I need to touch you.
Yes (p. 10)
The husband is a charming and outrageous figure and his astonishing chutzpah, salted with eloquence and total unreliability make him a slightly-larger-than-life Antagonist, worthy of any tango or fictional essay, or whatever this is. (Nowhere is it called a poem, though it looks like a poem.) This husband was
A man who after three years of separation would take his wife to Athens–
for adoration, for peace,
then telephone New York every night from the bar
and speak to a woman
who thought he was over on 4th Street
working late. (p. 99)
Or, some time later, the husband writes to his now-former wife, announcing the birth of his first son and “marriage to the mother”:
This is a tragedy.
There are people following me around, just like you said.

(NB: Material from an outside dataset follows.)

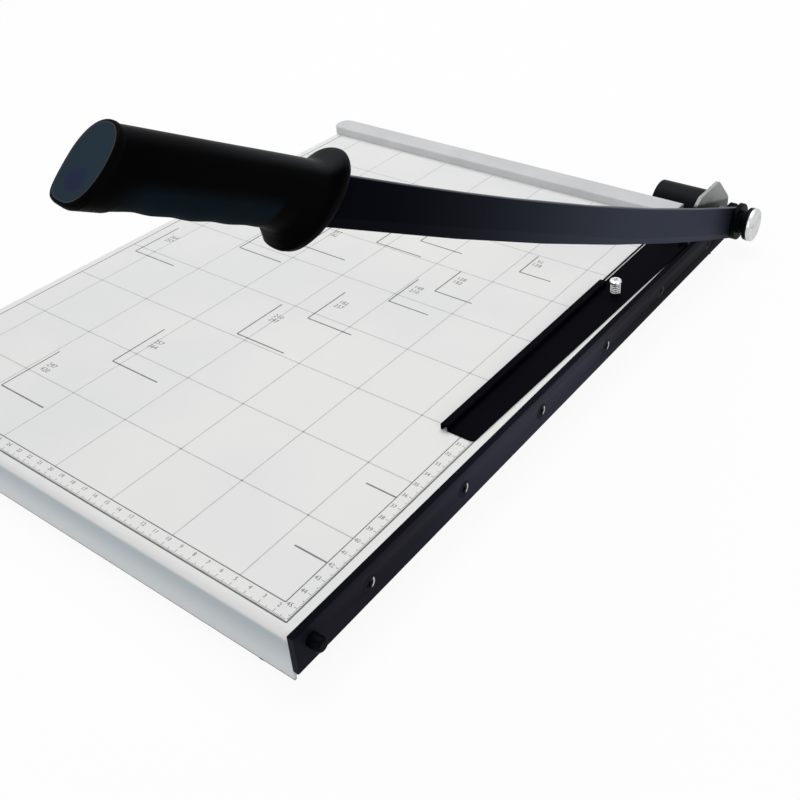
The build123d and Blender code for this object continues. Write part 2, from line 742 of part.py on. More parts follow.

I miss you desperately love you always am
sorry for everything. It all
happened so fast. (p. 133)
Anne Carson is happily transforming poetry, fiction, essay and scholarly literary criticism with each new work. She overlaps genres (calling one work a “fictional essay,” another. “a novel in verse”), or perhaps she writes as she pleases without regard to genre. “To break a limitation is to stay human,” describes infidelity in The Beauty of the Husband, but it could just as well refer to literary conventions. Two or three of her books mix scholarly essays with poetry. She writes just as easily about Emily Bronte or about volcanoes or about greasy spoons in Rio as she does about Greek literature or myth. Reading her is like entering some exotic town where Gertrude Stein can be found boozing with Plato, where Auden is dripping his egg on Sappho’s shirt. I could live in this town for a long time.